El reciente desalojo de personas en situación de calle en el sector sur de Antofagasta —uno de los más acomodados de la ciudad—, bajo el argumento de “recuperar el espacio público”, abre una discusión que va más allá de un operativo municipal. Es un acto que revela cómo entendemos nuestra ciudad, quiénes creemos que son sus legítimos ocupantes y qué consideramos como “orden urbano”.
El concepto de “recuperación del espacio público” suele presentarse como neutro. Sin embargo, como recordó Henri Lefebvre en «El derecho a la ciudad», el espacio urbano no es un lienzo en blanco: es un producto social moldeado por relaciones de poder. Para él, la ciudad no debe tratarse como mercancía dominada por el valor de cambio (precio del suelo, negocio inmobiliario), sino como lugar de encuentro y dignidad. Decidir quién puede estar y quién debe irse es un acto político. En este caso, la medida parece responder menos a una estrategia contra la exclusión social que a la presión por mantener estándares estéticos y de seguridad percibida en zonas de alto valor inmobiliario. Así, la pobreza se vuelve una amenaza al “orden” del barrio.

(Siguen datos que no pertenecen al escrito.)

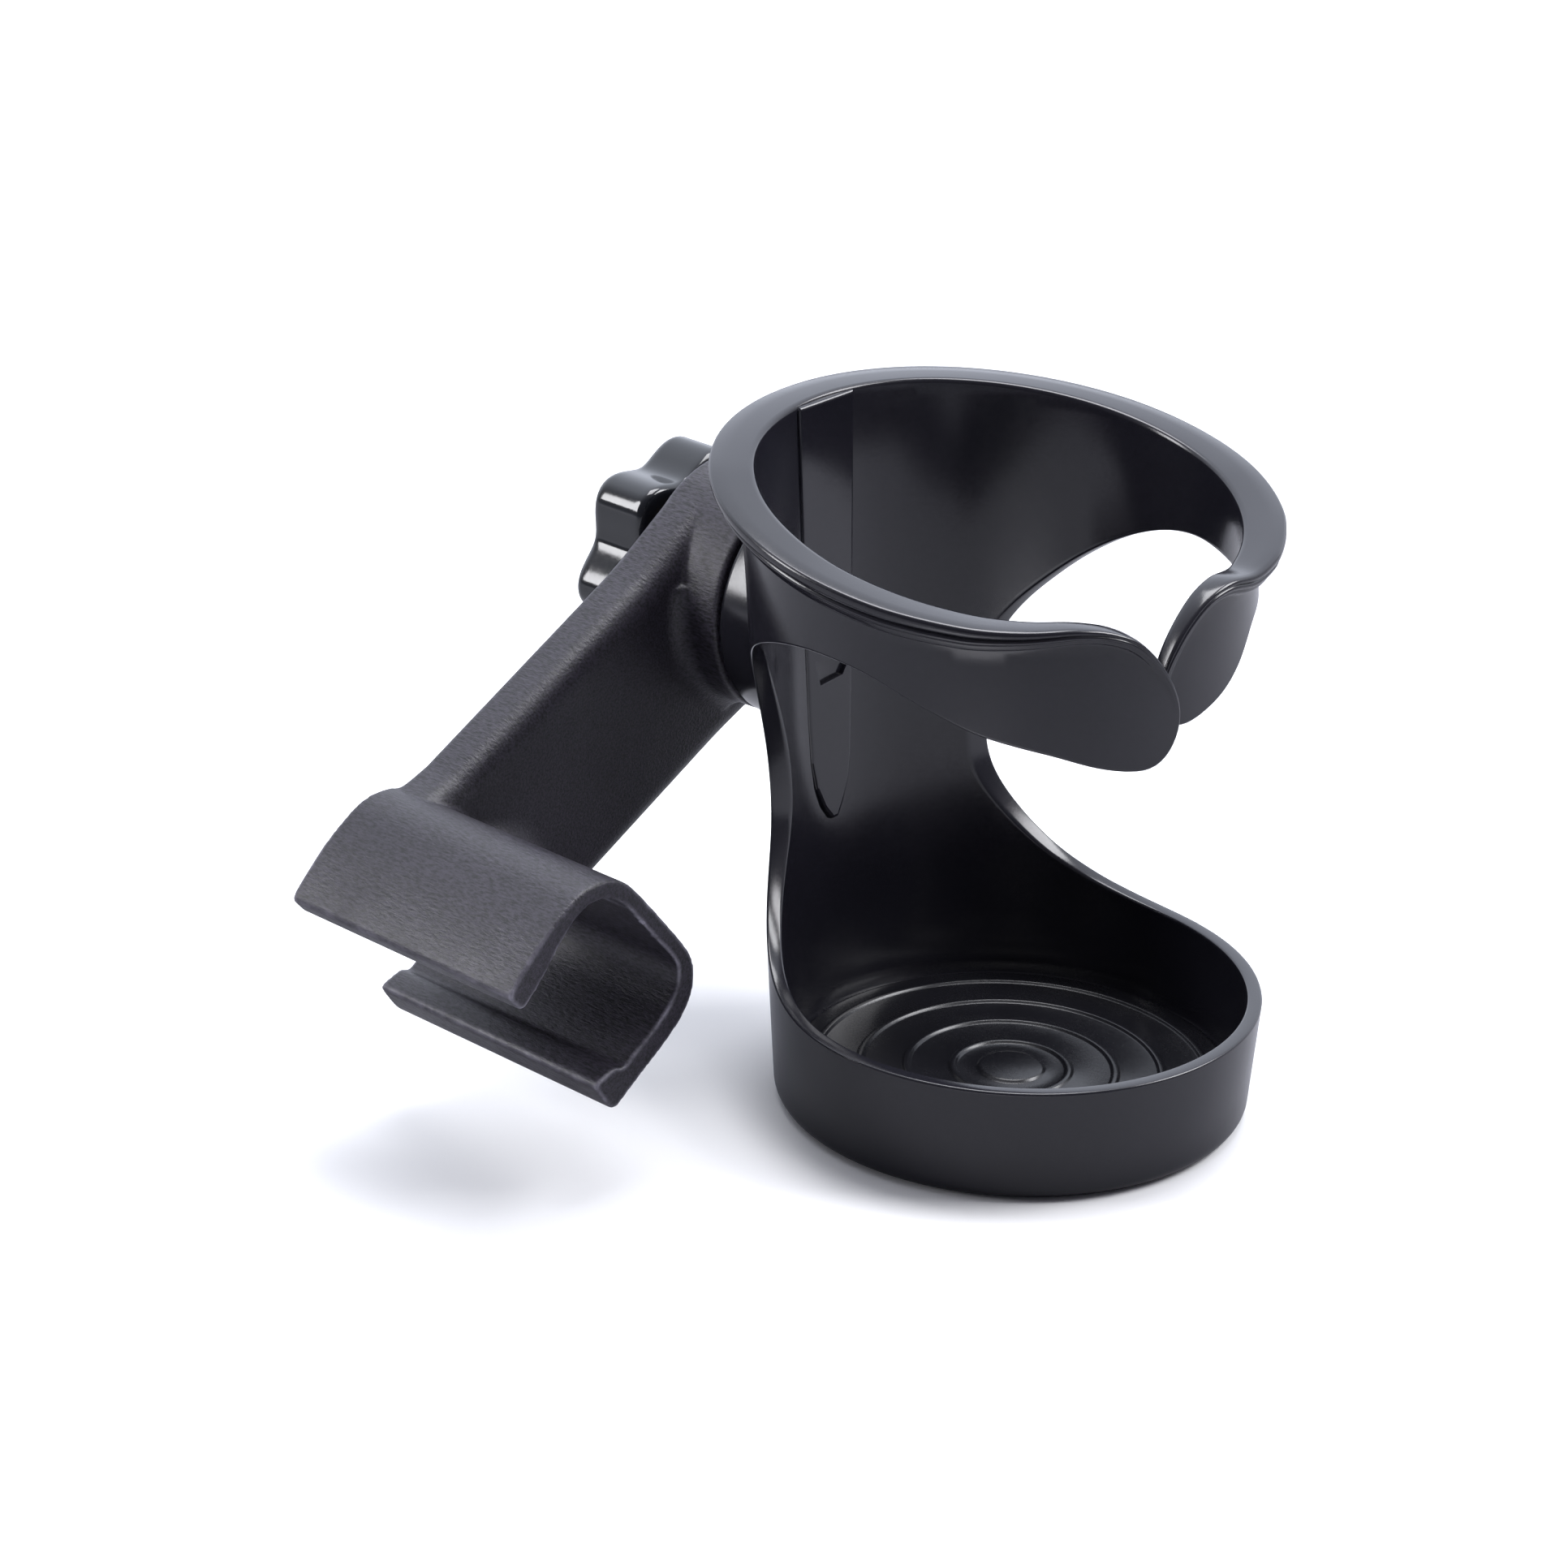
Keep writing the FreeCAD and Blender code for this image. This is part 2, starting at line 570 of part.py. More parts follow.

Desde las políticas públicas, los desalojos rara vez resuelven el problema de fondo. Estudios muestran que no reducen la población en calle: la desplazan, fragmentan redes de apoyo y deterioran aún más la salud física y mental. La incertidumbre de no saber dónde dormir incrementa el estrés crónico y dificulta la reinserción.
Recuerdo que hace apenas un año el propio alcalde me pidió reunirnos para hablar del tema. Discutimos el modelo Vivienda Primero del Ministerio de Desarrollo Social y él reconoció su relevancia, incluso asegurando que iría personalmente a exigir su implementación en Antofagasta. Ese compromiso contrasta con la política de desalojos que hoy encabeza, mostrando una preocupante distancia entre discurso y acción.
Modelos como Housing First, aplicados con éxito en Chile y en países como Finlandia y Canadá, muestran un camino distinto: ofrecer vivienda estable como punto de partida en lugar de condicionar un techo a la superación previa de otras dificultades. Fue precisamente este enfoque el que conversamos con el alcalde, quien entonces lo valoraba como fundamental para enfrentar la problemática en la ciudad.
Antofagasta concentra desigualdades profundas: costo de vida alto, mercado laboral volátil y escasa oferta habitacional. El sur, símbolo de prosperidad, contrasta con campamentos y población migrante en hacinamiento. En este marco, el discurso de “recuperar el espacio” corre el riesgo de invisibilizar un problema que nos interpela a todos.
El desafío es preguntarnos qué ciudad queremos: ¿una que expulsa la incomodidad a las periferias o una que asume la pobreza como responsabilidad colectiva? Gobernar implica equilibrar seguridad, habitabilidad y dignidad, y eso no se resuelve con medidas reactivas orientadas al impacto mediático.
La recuperación del espacio público no debería ser un acto de exclusión, sino un proyecto de inclusión: más áreas de descanso, programas de salud mental accesibles, albergues dignos y políticas de vivienda social que reconozcan que un techo es la base de toda autonomía. A la luz del pensamiento de Lefebvre, esto no es un gesto de bondad, sino la reivindicación del derecho a la ciudad. Lo contrario es confundir orden con justicia y gestión urbana con simple administración de apariencias.